> _SHORT PROBLEM_: Give back only the lines in the records below from the one with "for corner, (x, y, turn)" to the one with "shown = obj.evaluated_get(depsgraph)", both inclusive, word for word.

> _RECORDS FOR THE EXERCISE_:
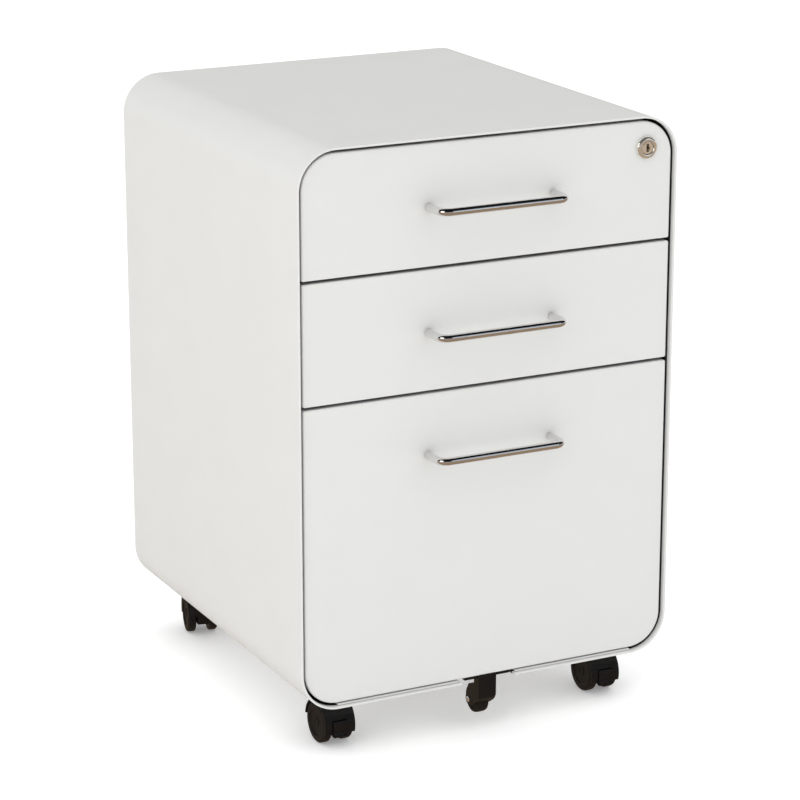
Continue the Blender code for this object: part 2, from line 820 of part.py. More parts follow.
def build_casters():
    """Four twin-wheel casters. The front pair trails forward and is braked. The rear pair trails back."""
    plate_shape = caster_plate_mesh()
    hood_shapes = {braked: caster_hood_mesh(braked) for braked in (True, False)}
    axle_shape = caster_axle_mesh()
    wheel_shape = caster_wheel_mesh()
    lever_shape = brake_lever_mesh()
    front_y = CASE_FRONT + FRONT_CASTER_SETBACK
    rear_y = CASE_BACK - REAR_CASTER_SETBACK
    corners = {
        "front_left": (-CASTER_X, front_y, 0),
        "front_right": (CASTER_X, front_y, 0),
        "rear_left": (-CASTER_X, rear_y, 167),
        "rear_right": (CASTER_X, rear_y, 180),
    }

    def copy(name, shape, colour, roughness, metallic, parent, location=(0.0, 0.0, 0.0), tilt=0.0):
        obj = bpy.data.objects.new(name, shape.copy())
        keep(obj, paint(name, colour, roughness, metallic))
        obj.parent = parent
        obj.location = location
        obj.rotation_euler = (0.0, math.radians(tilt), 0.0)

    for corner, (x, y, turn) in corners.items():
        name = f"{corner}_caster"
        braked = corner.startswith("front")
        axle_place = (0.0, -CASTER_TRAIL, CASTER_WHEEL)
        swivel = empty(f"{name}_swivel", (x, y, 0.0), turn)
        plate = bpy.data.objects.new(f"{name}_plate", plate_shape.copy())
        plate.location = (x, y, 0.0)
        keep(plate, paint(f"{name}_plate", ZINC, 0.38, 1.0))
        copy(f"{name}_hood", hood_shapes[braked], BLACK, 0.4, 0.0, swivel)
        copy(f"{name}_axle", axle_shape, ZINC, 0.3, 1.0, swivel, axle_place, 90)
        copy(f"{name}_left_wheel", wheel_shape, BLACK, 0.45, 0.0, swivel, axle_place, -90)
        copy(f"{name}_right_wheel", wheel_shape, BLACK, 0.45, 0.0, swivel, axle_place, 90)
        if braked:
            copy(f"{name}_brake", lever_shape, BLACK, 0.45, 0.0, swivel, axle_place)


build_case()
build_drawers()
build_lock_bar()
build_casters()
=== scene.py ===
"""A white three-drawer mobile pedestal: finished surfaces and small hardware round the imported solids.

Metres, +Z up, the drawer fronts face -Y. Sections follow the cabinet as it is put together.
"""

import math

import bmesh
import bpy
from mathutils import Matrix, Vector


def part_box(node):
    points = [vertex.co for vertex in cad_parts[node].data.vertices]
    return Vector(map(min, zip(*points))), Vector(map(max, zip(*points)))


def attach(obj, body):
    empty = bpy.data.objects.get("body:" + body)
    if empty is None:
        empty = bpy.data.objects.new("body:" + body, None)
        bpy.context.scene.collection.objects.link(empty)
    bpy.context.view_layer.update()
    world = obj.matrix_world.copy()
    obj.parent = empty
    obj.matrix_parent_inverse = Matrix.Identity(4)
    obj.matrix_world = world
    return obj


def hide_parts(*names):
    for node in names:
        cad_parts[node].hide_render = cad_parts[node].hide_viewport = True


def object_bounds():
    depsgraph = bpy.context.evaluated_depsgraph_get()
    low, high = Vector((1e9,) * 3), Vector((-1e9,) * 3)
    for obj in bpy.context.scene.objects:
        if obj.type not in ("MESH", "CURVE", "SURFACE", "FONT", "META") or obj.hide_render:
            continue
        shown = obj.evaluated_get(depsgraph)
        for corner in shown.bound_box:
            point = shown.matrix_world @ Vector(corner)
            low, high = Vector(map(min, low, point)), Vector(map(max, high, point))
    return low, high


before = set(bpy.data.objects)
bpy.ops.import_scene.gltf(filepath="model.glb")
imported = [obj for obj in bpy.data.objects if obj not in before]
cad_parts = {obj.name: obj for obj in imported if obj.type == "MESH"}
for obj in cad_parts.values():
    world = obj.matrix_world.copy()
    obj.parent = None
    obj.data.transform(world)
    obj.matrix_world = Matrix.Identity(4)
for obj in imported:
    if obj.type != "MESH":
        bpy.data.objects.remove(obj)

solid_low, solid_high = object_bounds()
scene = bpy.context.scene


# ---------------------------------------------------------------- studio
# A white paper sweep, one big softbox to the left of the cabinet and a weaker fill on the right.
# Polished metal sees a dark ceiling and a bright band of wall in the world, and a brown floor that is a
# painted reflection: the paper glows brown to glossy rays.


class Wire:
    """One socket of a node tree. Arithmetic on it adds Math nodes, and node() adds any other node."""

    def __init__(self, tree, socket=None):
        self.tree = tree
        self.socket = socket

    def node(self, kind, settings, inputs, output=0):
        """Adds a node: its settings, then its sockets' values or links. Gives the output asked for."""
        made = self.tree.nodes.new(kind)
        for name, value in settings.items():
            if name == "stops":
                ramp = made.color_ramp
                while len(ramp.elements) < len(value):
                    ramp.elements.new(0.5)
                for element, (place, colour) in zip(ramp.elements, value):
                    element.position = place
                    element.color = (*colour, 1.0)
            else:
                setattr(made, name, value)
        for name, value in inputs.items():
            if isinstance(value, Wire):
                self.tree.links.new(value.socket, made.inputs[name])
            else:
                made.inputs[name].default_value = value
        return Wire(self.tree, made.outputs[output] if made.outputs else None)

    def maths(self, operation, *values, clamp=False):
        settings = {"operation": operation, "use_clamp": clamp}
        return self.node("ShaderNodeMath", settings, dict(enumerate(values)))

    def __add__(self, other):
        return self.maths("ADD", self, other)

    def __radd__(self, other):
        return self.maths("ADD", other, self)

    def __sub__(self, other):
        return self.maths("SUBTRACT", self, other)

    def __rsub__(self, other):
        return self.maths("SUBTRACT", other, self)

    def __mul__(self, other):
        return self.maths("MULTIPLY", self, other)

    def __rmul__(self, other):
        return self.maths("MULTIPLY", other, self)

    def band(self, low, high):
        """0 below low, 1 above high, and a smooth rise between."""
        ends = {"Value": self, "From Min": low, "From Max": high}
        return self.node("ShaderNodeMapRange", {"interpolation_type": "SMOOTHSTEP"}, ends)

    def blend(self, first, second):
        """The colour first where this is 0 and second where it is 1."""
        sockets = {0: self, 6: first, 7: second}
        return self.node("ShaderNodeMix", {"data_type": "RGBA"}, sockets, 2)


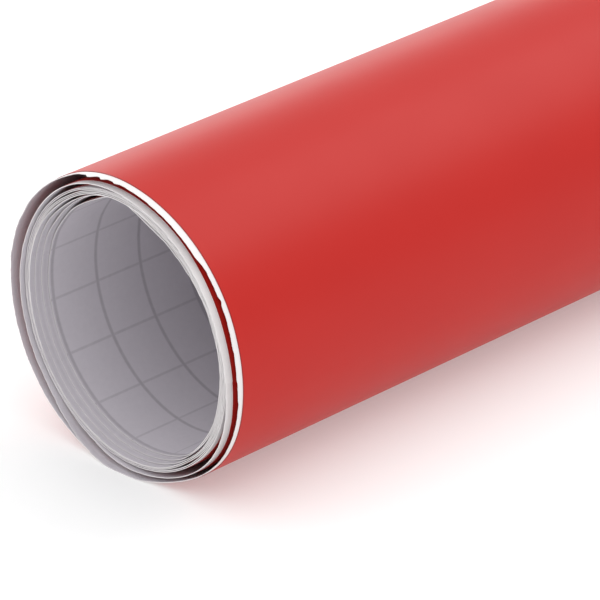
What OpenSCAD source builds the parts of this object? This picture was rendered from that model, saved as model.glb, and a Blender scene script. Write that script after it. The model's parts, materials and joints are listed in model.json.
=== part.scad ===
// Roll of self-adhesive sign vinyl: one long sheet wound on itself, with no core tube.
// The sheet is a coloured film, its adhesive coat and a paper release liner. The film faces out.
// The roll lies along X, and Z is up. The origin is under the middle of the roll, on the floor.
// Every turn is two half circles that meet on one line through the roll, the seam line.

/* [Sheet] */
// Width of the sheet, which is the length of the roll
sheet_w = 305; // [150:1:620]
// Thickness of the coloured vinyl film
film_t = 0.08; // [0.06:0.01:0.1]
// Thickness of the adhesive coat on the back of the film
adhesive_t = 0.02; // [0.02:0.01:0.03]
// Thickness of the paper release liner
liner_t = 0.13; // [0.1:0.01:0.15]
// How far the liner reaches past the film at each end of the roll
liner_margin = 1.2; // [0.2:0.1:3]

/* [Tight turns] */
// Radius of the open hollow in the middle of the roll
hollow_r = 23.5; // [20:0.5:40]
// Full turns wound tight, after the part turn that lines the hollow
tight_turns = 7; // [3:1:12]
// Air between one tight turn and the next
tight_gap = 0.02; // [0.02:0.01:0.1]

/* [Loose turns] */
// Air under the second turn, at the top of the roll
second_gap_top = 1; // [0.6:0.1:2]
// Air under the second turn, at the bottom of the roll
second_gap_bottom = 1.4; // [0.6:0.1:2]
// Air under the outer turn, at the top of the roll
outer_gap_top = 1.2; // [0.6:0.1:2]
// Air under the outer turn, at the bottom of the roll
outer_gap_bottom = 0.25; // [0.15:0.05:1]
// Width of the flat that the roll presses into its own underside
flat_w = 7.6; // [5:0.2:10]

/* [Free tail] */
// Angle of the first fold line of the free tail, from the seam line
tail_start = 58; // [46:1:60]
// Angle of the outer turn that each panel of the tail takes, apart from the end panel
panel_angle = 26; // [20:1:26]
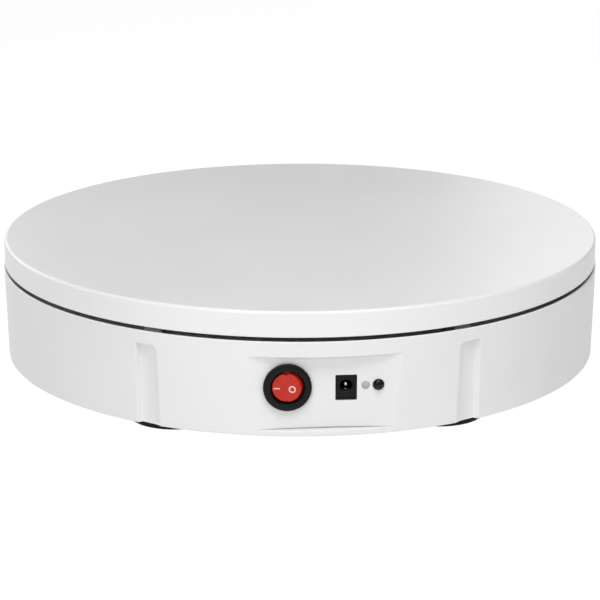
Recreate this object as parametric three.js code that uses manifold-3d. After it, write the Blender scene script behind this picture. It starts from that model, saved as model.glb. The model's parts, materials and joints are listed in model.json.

> _FULL OUTPUT_:
    for corner, (x, y, turn) in corners.items():
        name = f"{corner}_caster"
        braked = corner.startswith("front")
        axle_place = (0.0, -CASTER_TRAIL, CASTER_WHEEL)
        swivel = empty(f"{name}_swivel", (x, y, 0.0), turn)
        plate = bpy.data.objects.new(f"{name}_plate", plate_shape.copy())
        plate.location = (x, y, 0.0)
        keep(plate, paint(f"{name}_plate", ZINC, 0.38, 1.0))
        copy(f"{name}_hood", hood_shapes[braked], BLACK, 0.4, 0.0, swivel)
        copy(f"{name}_axle", axle_shape, ZINC, 0.3, 1.0, swivel, axle_place, 90)
        copy(f"{name}_left_wheel", wheel_shape, BLACK, 0.45, 0.0, swivel, axle_place, -90)
        copy(f"{name}_right_wheel", wheel_shape, BLACK, 0.45, 0.0, swivel, axle_place, 90)
        if braked:
            copy(f"{name}_brake", lever_shape, BLACK, 0.45, 0.0, swivel, axle_place)


build_case()
build_drawers()
build_lock_bar()
build_casters()
=== scene.py ===
"""A white three-drawer mobile pedestal: finished surfaces and small hardware round the imported solids.

Metres, +Z up, the drawer fronts face -Y. Sections follow the cabinet as it is put together.
"""

import math

import bmesh
import bpy
from mathutils import Matrix, Vector


def part_box(node):
    points = [vertex.co for vertex in cad_parts[node].data.vertices]
    return Vector(map(min, zip(*points))), Vector(map(max, zip(*points)))


def attach(obj, body):
    empty = bpy.data.objects.get("body:" + body)
    if empty is None:
        empty = bpy.data.objects.new("body:" + body, None)
        bpy.context.scene.collection.objects.link(empty)
    bpy.context.view_layer.update()
    world = obj.matrix_world.copy()
    obj.parent = empty
    obj.matrix_parent_inverse = Matrix.Identity(4)
    obj.matrix_world = world
    return obj


def hide_parts(*names):
    for node in names:
        cad_parts[node].hide_render = cad_parts[node].hide_viewport = True


def object_bounds():
    depsgraph = bpy.context.evaluated_depsgraph_get()
    low, high = Vector((1e9,) * 3), Vector((-1e9,) * 3)
    for obj in bpy.context.scene.objects:
        if obj.type not in ("MESH", "CURVE", "SURFACE", "FONT", "META") or obj.hide_render:
            continue
        shown = obj.evaluated_get(depsgraph)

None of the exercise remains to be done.